Uma das profissionais focou no tema dos psicólogos hospitalares em unidades de cuidados intensivos. As unidades de cuidados intensivos só atendem pacientes em estado grave ou em casos de risco da própria vida. Desse modo, é preciso primeiramente uma mão de obra qualificada e aparelhos sofisticados.

Quando o paciente é enviado a essas unidades, é de maneira abrupta. Isso acarreta um alto nível de estresse e descontentamento. O ambiente é muito iluminado, confinado e estressante. O enfermo não tem privacidade e geralmente possui pouca relação com os profissionais da saúde, pois há troca constante deles devido ao excesso de testes.

Em uma análise psicológica do estado mental do doente nesta situação, os profissionais disseram que os mesmos se encontram com medo, impacientes, inseguros quanto à recuperação, ansiosos devido aos procedimentos e à falta de comunicação. É a partir desse momento que o profissional da saúde mental deve abordar e estudar a condição do paciente. A partir do seu histórico familiar, social, econômico e trajetória de vida, o psicólogo atende e tenta auxiliá-lo neste processo.

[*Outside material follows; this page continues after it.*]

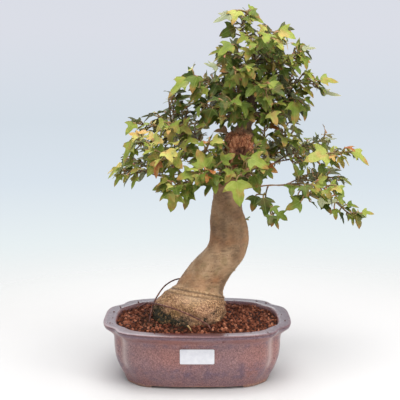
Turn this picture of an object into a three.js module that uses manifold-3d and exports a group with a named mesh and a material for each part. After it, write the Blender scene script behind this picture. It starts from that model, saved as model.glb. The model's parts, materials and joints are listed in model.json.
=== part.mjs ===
// Trident maple bonsai in its glazed four-lobed pot.
// Millimetres, +Z up. While the pieces are drawn the pot is centred on X = 0, Y = 0 with its feet at
// Z = 0 and the front of the tree faces -Y. At the end the whole is moved so that the middle of the
// footprint of its box is the origin.

import * as THREE from 'three';
import { mergeVertices } from 'three/addons/utils/BufferGeometryUtils.js';
import Module from 'manifold-3d';

const wasm = await Module();
wasm.setup();

// Driving dimensions of the pot
const RIM_HALF_LENGTH = 125.5;
const RIM_HALF_WIDTH = 93;
const POT_HEIGHT = 79;
const FLOOR_TOP = 10;
const FOOT_HEIGHT = 2.6;
const FOOT_SPAN_X = 60;
const FOOT_SPAN_Y = 34;
const DRAIN_HOLE_X = 45;
const DRAIN_HOLE_RADIUS = 10;

// The plan of the pot is a squarish oval with a narrow indent at each of its four corners
const PLAN_POWER = 3.1;
const CORNER_ANGLE = 28.5;
const CORNER_SPREAD = 6;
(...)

A profissional apresentou aos ouvintes algumas diretrizes necessárias para a assistência psicológica em unidades de cuidado. Ele deve promover o acolhimento do paciente, identificar os aspectos psicossociais a partir de entrevistas e do seu histórico de vida. Tentar minimizar os agentes estressores e geradores de ansiedade. Avaliar a partir da visão do enfermo a gravidade da doença para ele e como reage sobre esta problemática.

hqdefaultFonte: http://nunesjanilton.blogspot.com.br/2016/06/psicologia-hospitalar.html

Os objetivos principais do psicólogo nestas unidades são o alívio da angústia, o favorecimento da melhora da qualidade de permanência nestes locais. Compreender as crenças e os sentimentos deles; enxergar o paciente não como doença, mas sim como indivíduo dotado de singularidades. Eles geralmente apresentam ansiedade e temor dos resultados dos testes; agitação psicomotora; insegurança; medo e impotência; agressividade, depressão ou delírio, além de desequilíbrio psicológico pelo prolongamento da internação, entre outros.

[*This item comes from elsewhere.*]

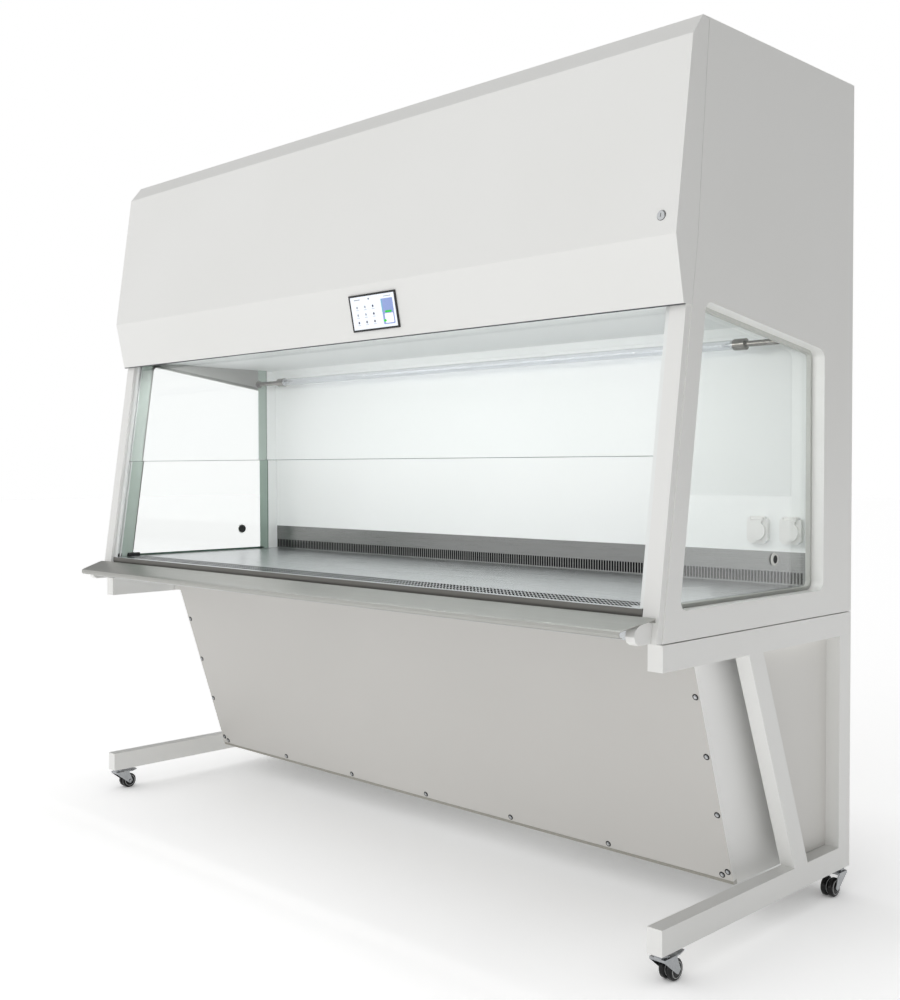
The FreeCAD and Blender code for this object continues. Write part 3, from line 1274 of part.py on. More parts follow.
def sockets():
    """Two outlets on the back wall, each under a hinged lid."""
    bases = []
    pin_height = "(socket_height + lid_rise / 2)"
    face = "(chamber_back + socket_depth)"
    pin_reach = f"({face} + lid_pin_radius + 2)"
    for i in range(2):
        middle = f"(socket_first + {i} * socket_pitch)"
        base = new_body(f"outlet_{i + 1}")
        corner = "10"
        wide, tall = "socket_width / 2", "socket_rise / 2"
        outline = [(f"{middle} - {wide} + {corner}", f"socket_height - {tall}"),
                   (f"{middle} + {wide} - {corner}", f"socket_height - {tall}"),
                   (f"{middle} + {wide}", f"socket_height - {tall} + {corner}"),
                   (f"{middle} + {wide}", f"socket_height + {tall} - {corner}"),
                   (f"{middle} + {wide} - {corner}", f"socket_height + {tall}"),
                   (f"{middle} - {wide} + {corner}", f"socket_height + {tall}"),
                   (f"{middle} - {wide}", f"socket_height + {tall} - {corner}"),
                   (f"{middle} - {wide}", f"socket_height - {tall} + {corner}")]
        pad(base, "XZ_Plane", [outline], "chamber_back", "socket_depth")
        well = [("circle", middle, "socket_height - 2", "19")]
        pocket(base, "XZ_Plane", well, face, "8")
        lid_half = "(lid_width / 2)"
        for side in ("-", ""):
            near = f"({middle} + {side}({lid_half} - 8))"
            low, high = (f"{near} - lid_ear / 2", f"{near} + lid_ear / 2")
            ear = [(low, f"{pin_height} - 5"), (high, f"{pin_height} - 5"),
                   (high, f"{pin_height} + 5"), (low, f"{pin_height} + 5")]
            pad(base, "XZ_Plane", [ear], face, "lid_pin_radius * 2 + 4")
        bore = [("circle", f"-{pin_reach}", pin_height, "lid_pin_radius + running_fit")]
        pocket(base, "YZ_Plane", bore, f"{middle} - lid_width / 2", "lid_width", False)
        bases.append(base)
    node(group("outlet_set", bases), "socket_bases")
    for i in range(2):
        middle = f"(socket_first + {i} * socket_pitch)"
        lid_half = "(lid_width / 2)"
        flap = new_body(f"flap_{i + 1}")
        flap_top = f"({pin_height} - 7)"
        flap_foot = "(socket_height - lid_rise / 2)"
        disc = f"({flap_foot} + {lid_half})"
        outline = [(f"{middle} + {lid_half} * cos({angle})", f"{disc} + {lid_half} * sin({angle})")
                   for angle in range(-210, 31, 20)]
        outline += [(f"{middle} + {lid_half} * 0.6", f"{flap_top} - 6"),
                    (f"{middle} + {lid_half} * 0.6", flap_top),
                    (f"{middle} - {lid_half} * 0.6", flap_top),
                    (f"{middle} - {lid_half} * 0.6", f"{flap_top} - 6")]
        pad(flap, "XZ_Plane", [outline], f"{face} + play", "lid_thickness")
        knuckle_half = f"({lid_half} - 8 - lid_ear / 2 - play)"
        barrel = rod(f"lid_barrel_{i + 1}", (f"{middle} - {knuckle_half}", f"-{pin_reach}", pin_height), "x",
                     "lid_pin_radius + 1.6", f"2 * {knuckle_half}")
        pin = rod(f"lid_pin_{i + 1}", (f"{middle} - {lid_half} + 8 - lid_ear / 2", f"-{pin_reach}", pin_height),
                  "x", "lid_pin_radius", "lid_width - 16 + lid_ear")
        web = block(f"lid_web_{i + 1}", (f"{middle} - {knuckle_half}", f"-{face} - play - lid_thickness",
                                         f"{flap_top} - 1"),
                    (f"{middle} + {knuckle_half}", f"-{pin_reach} + 1", f"{pin_height}"))
        node(fuse(f"lid_{i + 1}", [flap, barrel, pin, web]), f"socket_lid_{i + 1}")


stand_sides()
cross_rails()
knee_panel()
service_box()
panel_screws()
castors()
side_panels()
side_glasses()
window_seals()
side_ports()
rear_panel()
top_cover()
front_cover()
lock_cylinder()
display()
back_wall()
rear_grille()
ceiling()
worktop_trays()
front_grille()
sump_pan()
armrest()
sash()
sash_guides()
belt_drive()
drive_motor()
filters()
fan_deck()
blowers()
hood_equipment()
germicidal_lamp()
sockets()

doc.recompute()

# Check and write
failed = [thing.Label for thing in doc.Objects if {"Invalid", "Error"} & set(thing.State)]
if failed:
    raise RuntimeError("failed to build: " + ", ".join(failed))
os.makedirs("parts", exist_ok=True)
unsound = [piece.Label for piece in nodes
           if piece.Shape.isNull() or not piece.Shape.isValid() or not piece.Shape.Solids]
if unsound:
    raise RuntimeError("no sound solid in " + ", ".join(unsound))
for piece in nodes:
    piece.Shape.exportStep(f"parts/{piece.Label}.step")
print(len(nodes), "nodes written")
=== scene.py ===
import math
import bpy
import bmesh
from mathutils import Matrix, Vector


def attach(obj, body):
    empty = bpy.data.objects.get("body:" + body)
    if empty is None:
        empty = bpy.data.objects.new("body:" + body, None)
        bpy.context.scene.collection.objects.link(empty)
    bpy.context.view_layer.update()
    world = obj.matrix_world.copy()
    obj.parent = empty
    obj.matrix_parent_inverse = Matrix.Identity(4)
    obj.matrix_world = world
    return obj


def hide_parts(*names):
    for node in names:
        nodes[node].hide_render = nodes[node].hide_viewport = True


# Safety cabinet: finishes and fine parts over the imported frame. Metres, +Z up, the user sits at -Y.

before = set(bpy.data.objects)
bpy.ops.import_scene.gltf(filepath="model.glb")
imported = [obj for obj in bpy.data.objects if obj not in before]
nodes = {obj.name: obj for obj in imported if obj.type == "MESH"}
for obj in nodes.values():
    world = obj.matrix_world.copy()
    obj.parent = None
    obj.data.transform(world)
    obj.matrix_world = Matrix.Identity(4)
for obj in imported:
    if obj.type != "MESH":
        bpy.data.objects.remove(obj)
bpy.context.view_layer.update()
MM = 0.001

# Sizes shared with the frame
front_tilt = math.radians(8.3)
seam, seam_front = 0.7556, -0.374
worktop = 0.829
sash_foot = 1.165
pane_inner, pane_outer = 1.131, 1.1372
pane_foot, pane_top = 0.8295, 1.5155
rear_strip_face = 0.333
castor_across, axle_up, race_up = 1.163, 0.025, 0.0618
# End, side, sign of X, and the Y of the wheels' axle and of the swivel's stem
castors = [(end, side, sign, wheel_y, stem_y)
           for end, wheel_y, stem_y in (("front", -0.313, -0.349), ("rear", 0.424, 0.460))
           for side, sign in (("left", -1), ("right", 1))]


def front_y(height):
    """Y of the side panel's sloping front edge."""
    return seam_front + (height - seam) * math.tan(front_tilt)


# Colours and nodes

def paint(code):
    """An sRGB hex colour as linear light."""
    channels = [int(code[i:i + 2], 16) / 255 for i in (0, 2, 4)]
    return [c / 12.92 if c <= 0.04045 else ((c + 0.055) / 1.055) ** 2.4 for c in channels] + [1.0]


def add(tree, kind, inputs=None, **settings):
    """Adds one node: settings are its own fields, inputs are socket values or sockets to link from."""
    node = tree.nodes.new(kind)
    for key, value in settings.items():
        setattr(node, key, value)
    for key, value in (inputs or {}).items():
        if isinstance(value, bpy.types.NodeSocket):
            tree.links.new(value, node.inputs[key])
        else:
            node.inputs[key].default_value = value
    return node


def finish(name, colour, roughness, metallic=0.0, **sockets):
    """A material with its shader's plain values, and its node tree."""
    material = bpy.data.materials.new(name)
    material.use_nodes = True
    tree = material.node_tree
    shader = tree.nodes["Principled BSDF"]
    shader.inputs["Base Color"].default_value = paint(colour)
    shader.inputs["Roughness"].default_value = roughness
    shader.inputs["Metallic"].default_value = metallic
    for key, value in sockets.items():
        shader.inputs[key.replace("_", " ")].default_value = value
    return material, tree, shader


def object_place(tree, scale=(1, 1, 1)):
    """The object's own coordinates in metres, squeezed for a pattern that runs along one axis."""
    place = add(tree, "ShaderNodeTexCoord").outputs["Object"]
    return add(tree, "ShaderNodeMapping", {"Vector": place, "Scale": scale}).outputs[0]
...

Muitas vezes a gravidade da doença para o paciente é encarada de forma diferente para a família. E em vários casos, eles não podem interagir verbalmente devido a estar debilitados e limitados a aparelhos. Desse modo o psicólogo deve promover meios em que haja gestos ou outras maneiras que estabeleça a comunicação. Também há situações em que o enfermo não reage a nenhum tipo de comunicação devido ao seu estado final de vida.

O psicólogo tenta promover a melhor interação entre o paciente, profissionais e familiares. Esta tríade deve estabelecer a comunicação saudável a partir da compreensão da gravidade da enfermidade. As unidades intensivas são ambientes propícios para discussões familiares e de grande tensão.

O acolhimento é hospedar, receber, dar crédito, atender, escutar os pacientes e familiares. A partir disso cria-se a demanda para iniciar o processo de acolher o doente.  O caso do enfermo é mais crítico porque é bombardeado a todo o momento por estar submetido a vários procedimentos e profissionais.

O psicólogo atua como facilitador de fluxos emocionais; ele tenta estudar a subjetividade do paciente e resgatá-la; tenta recuperar sua identidade como indivíduo. Ele também procura denunciar a finitude do ser humano, pois obedecemos a um ciclo inevitável, que é nascer, desenvolver-se e falecer. Tal compreensão facilita a aceitação da doença.